The fabrications impeded investigators in at least 145 “target cases” where a Russian athlete was suspected of doping. Because they lacked sufficient evidence, anti-doping authorities had no way to prove those athletes had cheated. So WADA recommended that “Russian athletes and support personnel could only participate in the [Olympics and other major sporting events] if they could demonstrate that they were not implicated by the noncompliance.”

This, to many, seemed like a reasonable recommendation that fell in between the calls from some for a blanket ban on Russian athletes — to truly punish such a brazen and damaging doping plot — and the belief that the up-and-coming generation of Russian athletes should not be punished for their government’s past wrongdoings.

CAS, however, did not adopt that language, and instead ruled that Russians could compete as long as “they are not subject to a suspension imposed by a competent authority.”

So are there Russian drug cheats at the Olympics?

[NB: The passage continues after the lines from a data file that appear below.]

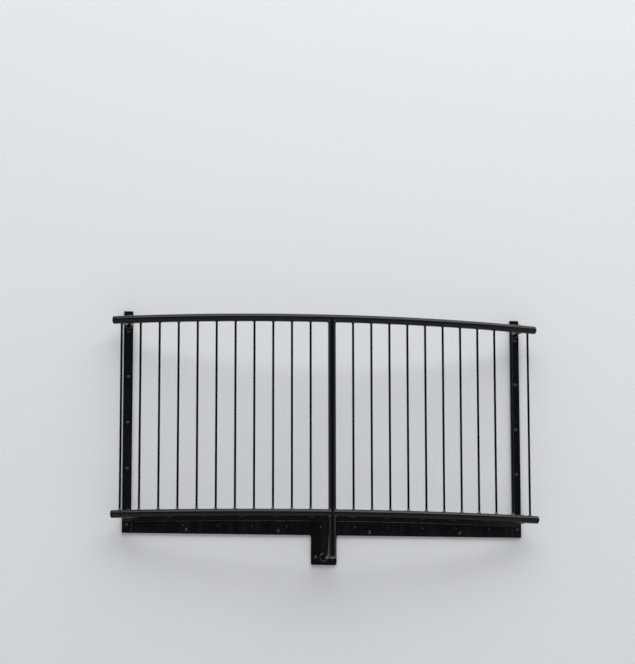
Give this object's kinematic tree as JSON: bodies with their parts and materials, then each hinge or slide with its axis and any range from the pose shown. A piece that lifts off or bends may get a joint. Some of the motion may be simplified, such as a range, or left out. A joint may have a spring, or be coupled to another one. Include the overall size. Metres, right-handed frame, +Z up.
{
  "type": "juliet balcony railing",
  "caption": "Bowed juliet balcony railing: round rails with slim bars between them, a stout centre post whose leg is held off the wall by a level arm, and flat wall posts joined by a bolted wall plate.",
  "frame": {"origin": "middle of the wall plate, on its back face, where the balcony sits against the wall", "axes": "+X along the wall to the right as seen from outside, +Y into the wall, +Z up"},
  "size_m": [2.333, 0.3525, 1.371],
  "materials": {
    "tube_paint": "satin black paint on round tube",
    "cap_paint": "satin black paint on the plugs that close the tubes",
    "flat_paint": "satin black paint on flat bar and plate",
    "bar_paint": "satin black paint on slim round bar"
  },
  "bodies": {
    "root": {"top_rail": "tube_paint", "bottom_rail": "tube_paint", "top_rail_cap_left": "cap_paint", "top_rail_cap_right": "cap_paint", "bottom_rail_cap_left": "cap_paint", "bottom_rail_cap_right": "cap_paint", "centre_post": "tube_paint", "centre_leg": "tube_paint", "centre_leg_cap": "cap_paint", "centre_leg_arm": "tube_paint", "top_rail_arm_left": "tube_paint", "top_rail_arm_right": "tube_paint", "bottom_rail_arm_left": "tube_paint", "bottom_rail_arm_right": "tube_paint", "wall_post_left": "flat_paint", "wall_post_right": "flat_paint", "wall_plate": "flat_paint", "toe_strip_left": "flat_paint", "toe_strip_right": "flat_paint", "baluster_left_01": "bar_paint", "baluster_left_02": "bar_paint", "baluster_left_03": "bar_paint", "baluster_left_04": "bar_paint", "baluster_left_05": "bar_paint", "baluster_left_06": "bar_paint", "baluster_left_07": "bar_paint", "baluster_left_08": "bar_paint", "baluster_left_09": "bar_paint", "baluster_left_10": "bar_paint", "baluster_left_11": "bar_paint", "baluster_right_01": "bar_paint", "baluster_right_02": "bar_paint", "baluster_right_03": "bar_paint", "baluster_right_04": "bar_paint", "baluster_right_05": "bar_paint", "baluster_right_06": "bar_paint", "baluster_right_07": "bar_paint", "baluster_right_08": "bar_paint", "baluster_right_09": "bar_paint", "baluster_right_10": "bar_paint", "baluster_right_11": "bar_paint"}
  },
  "joints": []
}
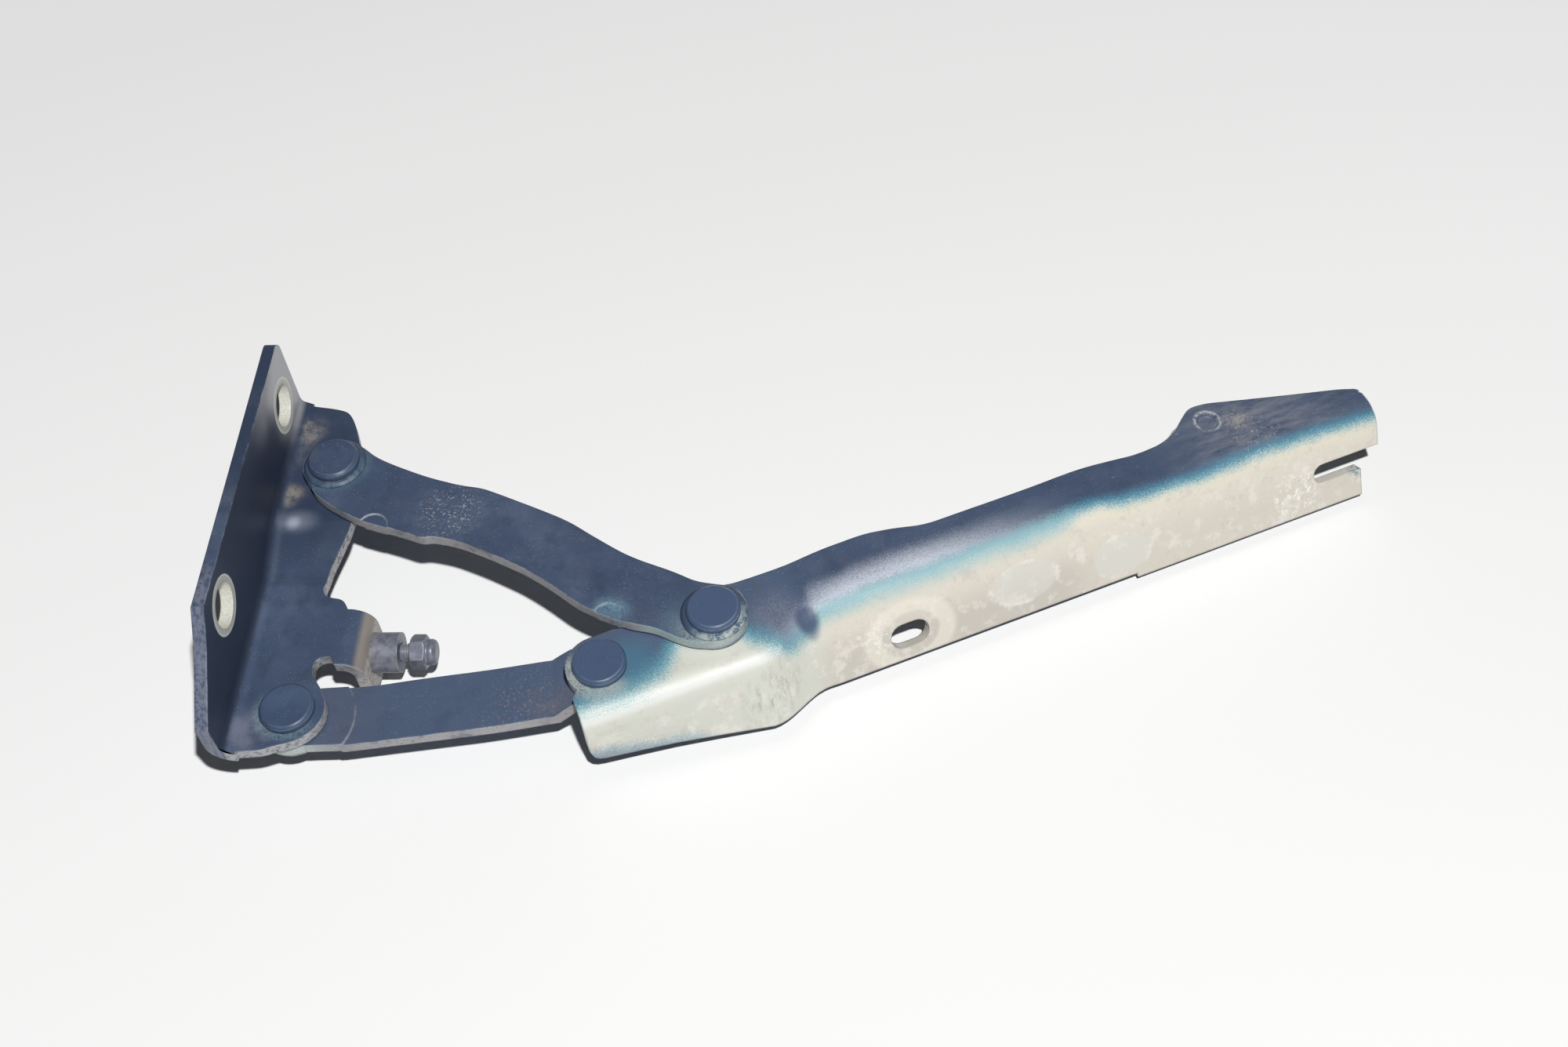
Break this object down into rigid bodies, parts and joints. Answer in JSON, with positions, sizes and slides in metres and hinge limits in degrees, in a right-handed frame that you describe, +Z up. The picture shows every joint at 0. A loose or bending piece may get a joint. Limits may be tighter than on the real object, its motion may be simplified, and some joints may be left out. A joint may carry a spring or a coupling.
{
  "type": "bonnet hinge",
  "caption": "Four-bar bonnet hinge of pressed steel: a body bracket, upper and lower links, a slotted flanged arm, riveted pivots and a closing stop screw.",
  "frame": {"origin": "centre of the lower bolt hole, on the mounting face of the body bracket's flange", "axes": "+X leads from the mounting face to the links and is the bolt's axis, +Y runs along the flange to the upper bolt hole, +Z is up as the hinge lies with its webs level"},
  "size_m": [0.374, 0.1368, 0.0596],
  "materials": {
    "paint": "dark blue body colour over primer, satin, worn to bare edges",
    "primer": "pale grey-beige primer with dark blue and teal overspray",
    "bush": "plain bearing metal, dull",
    "washer": "zinc plated steel"
  },
  "bodies": {
    "bracket": {"body_bracket": "paint", "stop_boss": "paint", "stop_screw": "paint", "rivet_bracket_upper": "paint", "spacer_bracket_upper": "bush", "rivet_bracket_lower": "paint", "washer_bracket_lower": "washer"},
    "lower": {"lower_link": "paint", "bush_arm_lower": "bush", "bush_bracket_lower": "bush"},
    "arm": {"bonnet_arm": "primer", "rivet_arm_lower": "paint", "washer_arm_lower": "washer"},
    "upper": {"upper_link": "paint", "bush_bracket_upper": "bush", "bush_arm_upper": "bush", "rivet_arm_upper": "paint", "spacer_arm_upper": "bush", "washer_arm_upper": "washer"}
  },
  "joints": [
    {"name": "lower_link_pivot", "type": "hinge", "parent": "bracket", "child": "lower", "pos_m": [0.0212, -0.0225, -0.027], "axis": [0, 0, -1], "range_deg": [0, 71.5]},
    {"name": "upper_link_pivot", "type": "hinge", "parent": "bracket", "child": "upper", "pos_m": [0.0223, 0.0674, -0.019], "axis": [0, 0, -1], "range_deg": [0, 49.6]},
    {"name": "arm_pivot", "type": "hinge", "parent": "lower", "child": "arm", "pos_m": [0.11751, -0.01016, -0.022], "axis": [0, 0, 1], "range_deg": [0, 143.5]}
  ],
  "couplings": [
    {"joint": "upper_link_pivot", "follows": "lower_link_pivot", "ratio": 0.6927},
    {"joint": "arm_pivot", "follows": "lower_link_pivot", "ratio": 2.0066}
  ]
}
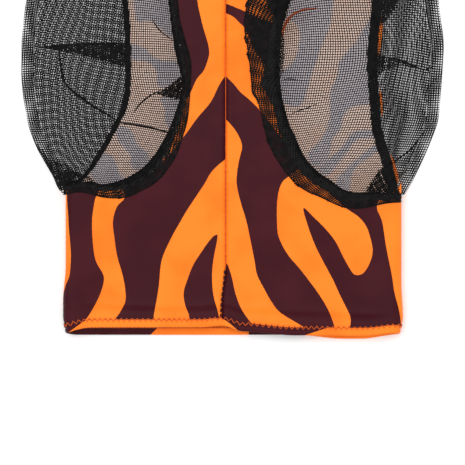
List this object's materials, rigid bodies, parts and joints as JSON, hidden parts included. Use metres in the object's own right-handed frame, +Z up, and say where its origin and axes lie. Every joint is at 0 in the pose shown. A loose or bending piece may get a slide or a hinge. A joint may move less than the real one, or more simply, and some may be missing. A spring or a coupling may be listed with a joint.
{
  "type": "horse fly mask",
  "caption": "Stretch cloth fly mask for a horse with net eye bubbles, ear pockets and an under-jaw zip, laid flat face-up.",
  "frame": {"origin": "middle of the mask's footprint on the surface it lies on", "axes": "+X across the mask to the right as seen from above, +Y from the nose hem to the ear tips, +Z up from the surface, out of the face side"},
  "size_m": [0.312, 0.6018, 0.0386],
  "materials": {
    "print_cloth": "smooth stretch knit printed with dark burgundy stripes on orange",
    "thread": "dark overlock thread",
    "binding": "dark burgundy knit binding",
    "net": "open black net, about 1.8 mm pitch",
    "net_band": "gathered black net over cloth",
    "zip_tape": "woven black tape",
    "zip_coil": "nylon coil",
    "zip_metal": "plated zinc"
  },
  "bodies": {
    "mask": {"face_panel_left": "print_cloth", "face_panel_right": "print_cloth", "jaw_panel_left": "print_cloth", "jaw_panel_right": "print_cloth", "nose_side_left": "print_cloth", "nose_side_right": "print_cloth", "poll_side_left": "print_cloth", "poll_side_right": "print_cloth", "nose_hem": "print_cloth", "hem_stitching": "thread", "poll_hem": "binding", "throat_hem_left": "binding", "throat_hem_right": "binding", "face_seam": "print_cloth", "jaw_seam": "print_cloth", "eye_mesh_left": "net", "eye_mesh_right": "net", "eye_band_left_front": "net_band", "eye_band_right_front": "net_band", "eye_band_left_rear": "net_band", "eye_band_right_rear": "net_band", "ear_collar_left": "binding", "ear_collar_right": "binding", "zip_tape_left": "zip_tape", "zip_tape_right": "zip_tape", "zip_chain_left": "zip_coil", "zip_chain_right": "zip_coil", "zip_top_stops": "zip_metal", "zip_bottom_stop": "zip_metal"},
    "ear_left": {"ear_left_front": "print_cloth", "ear_left_back": "print_cloth", "ear_left_binding": "binding"},
    "ear_right": {"ear_right_front": "print_cloth", "ear_right_back": "print_cloth", "ear_right_binding": "binding"},
    "zip_slider": {"zip_slider": "zip_metal"},
    "zip_pull": {"zip_pull": "zip_metal"}
  },
  "joints": [
    {"name": "ear_left_fold", "type": "hinge", "parent": "mask", "child": "ear_left", "pos_m": [-0.067, 0.12007, 0.031], "axis": [1, 0, 0], "range_deg": [0, 150]},
    {"name": "ear_right_fold", "type": "hinge", "parent": "mask", "child": "ear_right", "pos_m": [0.057, 0.12007, 0.031], "axis": [1, 0, 0], "range_deg": [0, 150]},
    {"name": "zip_slide", "type": "slide", "parent": "mask", "child": "zip_slider", "axis": [0, -1, 0], "range_m": [0, 0.305]},
    {"name": "zip_pull_swing", "type": "hinge", "parent": "zip_slider", "child": "zip_pull", "pos_m": [0.012, 0.08667, 0.0019], "axis": [1, 0, 0], "range_deg": [0, 170]}
  ]
}
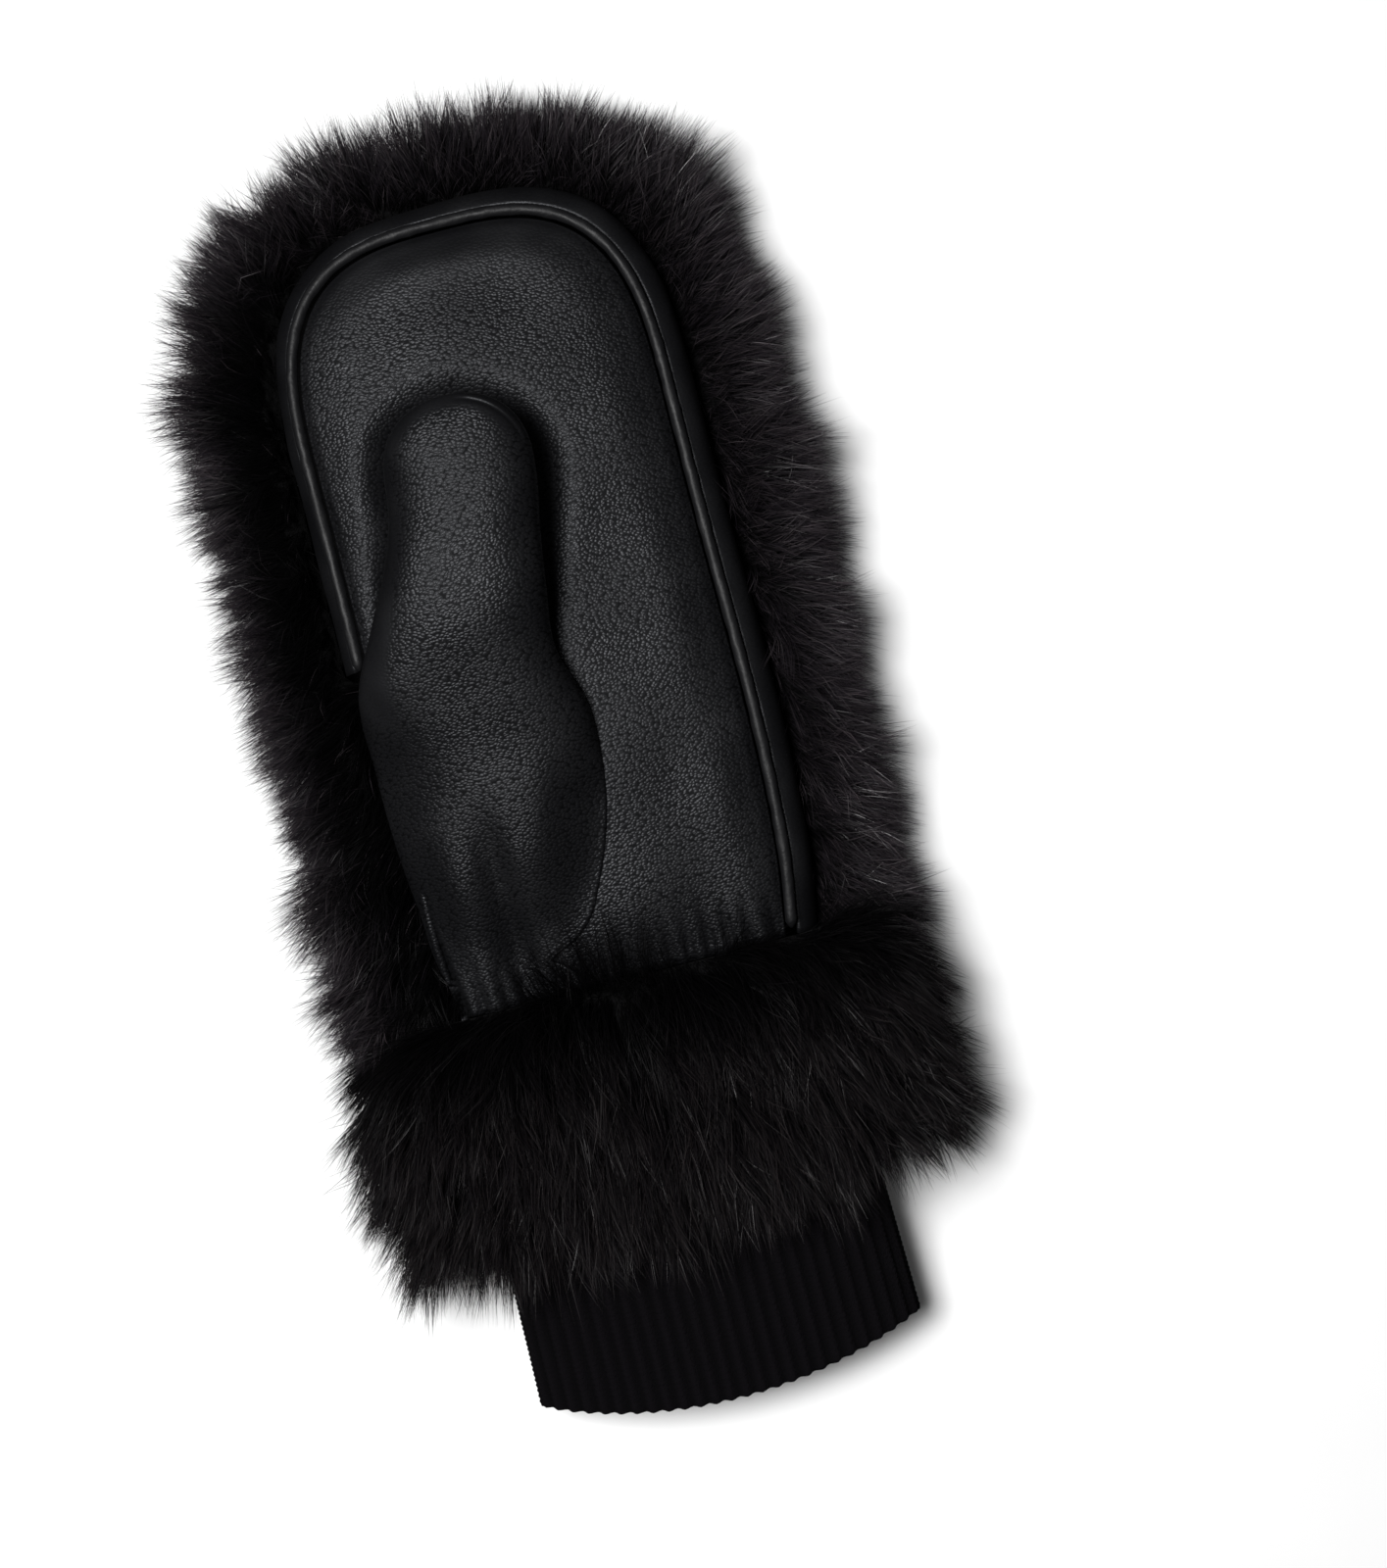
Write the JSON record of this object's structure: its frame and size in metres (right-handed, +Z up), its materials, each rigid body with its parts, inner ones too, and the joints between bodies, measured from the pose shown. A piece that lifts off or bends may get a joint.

TOKYO, JAPAN - JULY 30, 2021: The USA's Ryan Murphy competes in the men's 200m backstroke final during the swimming event at the 2020 Summer Olympic Games, at Tokyo Aquatics Centre. Stanislav Krasilnikov/TASS (Photo by Stanislav Krasilnikov\TASS via Getty Images)
TOKYO, JAPAN - JULY 30, 2021: The USA's Ryan Murphy competes in the men's 200m backstroke final during the swimming event at the 2020 Summer Olympic Games, at Tokyo Aquatics Centre. Stanislav Krasilnikov/TASS (Photo by Stanislav Krasilnikov\TASS via Getty Images)

We don’t know and might never know. And that’s what is so “frustrating” to swimmers like Murphy.

What we know is that there are Russian athletes, likely dozens of active ones, who benefitted from the state-sponsored scheme. There is no way to know, exactly, who cheated, but they are out there. And the knowledge that they are out there — perhaps competing against you, perhaps not — is what Murphy described as a “mental drain,” and why he felt compelled to speak up.